PIE-bench 700 样本；PSNR/MSE（非编辑区）、CLIP-Whole/Edited；对比 multi-/few-/one-step 代表方法；消融 δ（CCF vs naive）、噪声样本数 $n$、transport vs prox（Table 2）、三 T2I backbone（Table 3）；能量 $E$ 与 PSNR 随步数 $S$ 曲线（Fig.9）。

Q7 · 用什么数据集评估？代码开源吗？

PIE-bench（512×512，10 类 instruction editing，带 edit mask）。代码在 supplementary material；项目页 chordedit.github.io。单卡 Titan 24GB。

Q8 · 实验结果是否很好支持了假设？

较好支持：δ=0 时能量升、PSNR 崩；δ=0.15 稳定且 Pareto 支配 naive；ChordEdit SD-Turbo 0.38s / CLIP-Edited 22.96；w/o prox PSNR 23.89@NFE=1 直接验证 CCF。保留：multi-step FlowEdit CLIP-Edited 23.69 仍略高；LPIPS 并非全程最优。

Q9 · 这篇论文到底有什么贡献？

① 诊断一步编辑失败为「高能量 naive 场 + 单步 Euler 误差」；② Chord Control Field 理论（Eq.4.3–4.5）与 $L^2$ / $\mathcal{C}$ 收缩证明；③ 首个 training-free + inversion-free 一步编辑在 PIE-bench 达到实时（0.38s）与 competitive 质量；④ CVPR 2026 Oral。

Q10 · 下一步可以做什么？

作者未详述远期路线。
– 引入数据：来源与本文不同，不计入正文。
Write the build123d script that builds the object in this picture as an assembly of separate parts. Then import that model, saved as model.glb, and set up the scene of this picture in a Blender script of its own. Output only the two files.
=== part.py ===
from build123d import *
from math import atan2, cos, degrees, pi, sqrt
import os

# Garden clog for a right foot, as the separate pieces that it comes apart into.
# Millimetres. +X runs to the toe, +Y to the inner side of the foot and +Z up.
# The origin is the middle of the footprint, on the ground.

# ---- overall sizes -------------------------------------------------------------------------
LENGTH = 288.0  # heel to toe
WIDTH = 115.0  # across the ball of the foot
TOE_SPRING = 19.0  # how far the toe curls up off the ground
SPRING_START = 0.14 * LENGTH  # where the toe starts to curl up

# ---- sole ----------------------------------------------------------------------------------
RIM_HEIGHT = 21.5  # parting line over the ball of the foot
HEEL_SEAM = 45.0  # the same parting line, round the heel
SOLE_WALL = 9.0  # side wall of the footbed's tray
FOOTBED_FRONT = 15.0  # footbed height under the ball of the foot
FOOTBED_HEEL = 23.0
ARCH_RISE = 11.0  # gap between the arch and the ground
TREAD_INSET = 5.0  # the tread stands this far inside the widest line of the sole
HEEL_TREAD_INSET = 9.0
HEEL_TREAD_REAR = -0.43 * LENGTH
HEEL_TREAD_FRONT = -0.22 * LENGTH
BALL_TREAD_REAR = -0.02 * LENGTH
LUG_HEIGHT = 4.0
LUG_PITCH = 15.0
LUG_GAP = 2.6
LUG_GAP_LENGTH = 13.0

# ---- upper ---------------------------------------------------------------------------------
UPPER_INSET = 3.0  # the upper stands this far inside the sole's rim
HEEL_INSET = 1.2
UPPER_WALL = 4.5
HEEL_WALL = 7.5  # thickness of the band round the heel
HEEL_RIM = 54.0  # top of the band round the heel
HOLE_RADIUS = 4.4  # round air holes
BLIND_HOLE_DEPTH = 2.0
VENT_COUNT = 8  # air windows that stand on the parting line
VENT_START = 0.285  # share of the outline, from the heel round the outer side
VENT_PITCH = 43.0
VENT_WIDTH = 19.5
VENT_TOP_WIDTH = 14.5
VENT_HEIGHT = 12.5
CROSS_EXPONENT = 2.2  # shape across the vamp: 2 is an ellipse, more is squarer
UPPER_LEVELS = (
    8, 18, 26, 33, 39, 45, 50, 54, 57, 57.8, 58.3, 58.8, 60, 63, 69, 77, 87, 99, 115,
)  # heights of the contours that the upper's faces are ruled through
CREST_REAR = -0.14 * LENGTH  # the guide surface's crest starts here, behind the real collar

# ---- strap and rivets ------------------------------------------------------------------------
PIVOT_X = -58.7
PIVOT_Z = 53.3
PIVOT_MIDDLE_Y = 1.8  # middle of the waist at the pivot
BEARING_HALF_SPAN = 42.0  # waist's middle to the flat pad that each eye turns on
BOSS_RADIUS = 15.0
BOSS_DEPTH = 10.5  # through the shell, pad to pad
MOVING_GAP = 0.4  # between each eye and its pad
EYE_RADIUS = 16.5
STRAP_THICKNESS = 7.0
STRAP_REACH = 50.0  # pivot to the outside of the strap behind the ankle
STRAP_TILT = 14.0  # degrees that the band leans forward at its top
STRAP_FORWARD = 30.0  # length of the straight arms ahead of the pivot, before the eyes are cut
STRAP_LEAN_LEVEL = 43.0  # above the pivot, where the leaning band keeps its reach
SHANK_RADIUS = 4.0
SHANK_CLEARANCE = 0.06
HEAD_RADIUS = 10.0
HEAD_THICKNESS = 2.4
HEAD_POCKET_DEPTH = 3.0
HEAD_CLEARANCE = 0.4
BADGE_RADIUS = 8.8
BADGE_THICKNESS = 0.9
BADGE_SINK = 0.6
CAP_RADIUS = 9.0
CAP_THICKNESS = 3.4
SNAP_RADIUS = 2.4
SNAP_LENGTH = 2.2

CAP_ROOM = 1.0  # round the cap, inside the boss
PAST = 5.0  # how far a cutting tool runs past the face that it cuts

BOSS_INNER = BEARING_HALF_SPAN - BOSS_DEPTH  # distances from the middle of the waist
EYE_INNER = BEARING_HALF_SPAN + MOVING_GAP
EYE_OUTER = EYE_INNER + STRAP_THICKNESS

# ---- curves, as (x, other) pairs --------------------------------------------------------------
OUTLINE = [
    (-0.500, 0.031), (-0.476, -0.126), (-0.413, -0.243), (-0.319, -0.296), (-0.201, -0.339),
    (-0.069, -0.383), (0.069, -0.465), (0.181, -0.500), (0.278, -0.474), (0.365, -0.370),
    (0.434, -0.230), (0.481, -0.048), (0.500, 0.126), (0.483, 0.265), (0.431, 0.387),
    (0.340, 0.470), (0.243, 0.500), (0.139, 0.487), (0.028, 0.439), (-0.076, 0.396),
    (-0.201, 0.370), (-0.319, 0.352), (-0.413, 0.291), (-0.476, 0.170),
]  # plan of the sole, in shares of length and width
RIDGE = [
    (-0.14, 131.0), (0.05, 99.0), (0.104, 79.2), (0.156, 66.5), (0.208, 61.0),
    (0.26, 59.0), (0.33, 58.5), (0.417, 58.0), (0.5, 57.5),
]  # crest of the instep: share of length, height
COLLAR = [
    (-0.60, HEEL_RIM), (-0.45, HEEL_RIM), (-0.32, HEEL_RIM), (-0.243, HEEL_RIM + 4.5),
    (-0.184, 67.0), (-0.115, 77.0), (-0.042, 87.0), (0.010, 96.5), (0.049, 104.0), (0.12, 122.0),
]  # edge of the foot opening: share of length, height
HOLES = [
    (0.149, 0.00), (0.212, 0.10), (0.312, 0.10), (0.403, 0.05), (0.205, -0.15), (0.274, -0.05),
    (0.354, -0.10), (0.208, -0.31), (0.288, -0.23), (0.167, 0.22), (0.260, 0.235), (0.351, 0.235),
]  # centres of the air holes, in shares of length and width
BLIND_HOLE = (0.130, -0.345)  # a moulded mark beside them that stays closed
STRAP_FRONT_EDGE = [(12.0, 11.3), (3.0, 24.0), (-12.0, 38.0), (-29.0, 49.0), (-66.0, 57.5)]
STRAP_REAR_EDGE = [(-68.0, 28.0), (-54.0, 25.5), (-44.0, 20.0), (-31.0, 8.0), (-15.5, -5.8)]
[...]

自然延伸：更高分辨率、视频编辑、与 consistency model 结合、学习最优 δ(t) 调度、严格 mini-batch OT 配对、开源权重与 Gradio demo。社会影响与误用风险见 Appendix。

🔬 深挖追问

第一性原理 · 本质

编辑的本质是在固定源图锚点下，把「源 prompt 条件流」运输到「目标 prompt 条件流」。多步方法靠迭代小步隐式平均高方差场；一步模型没有迭代预算，必须显式构造低能量、低曲率的控制场——ChordEdit 用时间窗口平滑实现这一平均。

第一性原理 · 与 FlowEdit / InfEdit 关系

InfEdit / FlowEdit 的 drift 差分在多步积分下稳定——每步小，误差可控。蒸馏一步模型把「路径长度」压到 1，等价于 Euler 步长 $h=1$；naive 场的 Lipschitz 常数过大时，显式 Euler 全局误差 $O(h)$ 仍可能很大。CCF 通过降低 $\|\nabla_x u\|_\infty$ 和 $\|u\|_\infty$ 扩大稳定步长 margin。

第一性原理 · 数学基础

Benamou–Brenier 动态 OT（式 4.1）、连续性方程、Jensen $L^2$ 收缩、一致性代理 $\mathcal{C}(u)=\|\partial_t u\|_\infty+\|\nabla_x u\|_\infty\|u\|_\infty$ 与 Appendix Thm. C.6 的 $O(h)$ 全局误差界。Eq.4.5 是因果核 $K_\delta$ 与 $\mathbf{R}$ 的卷积，$\delta$ 控制 bias-variance：大 δ 更稳但语义弱。

批判性思维 · 我们还没问的根本问题（盲区）

OT 严格性：$\mathbf{R}=u+\varepsilon$ 是 post-hoc 测量模型，未从 T2I 训练目标推导；CCF 是最小二乘平滑而非 Wasserstein geodesic。
超参敏感性：$t,\delta,\lambda,t_c$ 默认 0.90/0.15/1.00/0.30——跨数据集/分辨率是否需重调？Appendix 有分析但主文依赖 PIE-bench 调参。
Prox 与 PSNR 权衡：完整 ChordEdit PSNR 22.20 低于 w/o prox 23.89——用户若只要背景保真是否应默认关掉 prox？
编辑类型边界：PIE-bench 以全局语义替换为主；精细几何编辑、文字编辑、多人脸 ID 保持未系统测试。
与 SwiftEdit 公平性：SwiftEdit 需训练但可能随 teacher 升级；ChordEdit 黑盒优势在新蒸馏模型即插即用，长期维护成本更低。
伦理：实时高保真编辑降低 deepfake 门槛；正文仅简短 acknowledge，无技术层缓解（水印/检测）。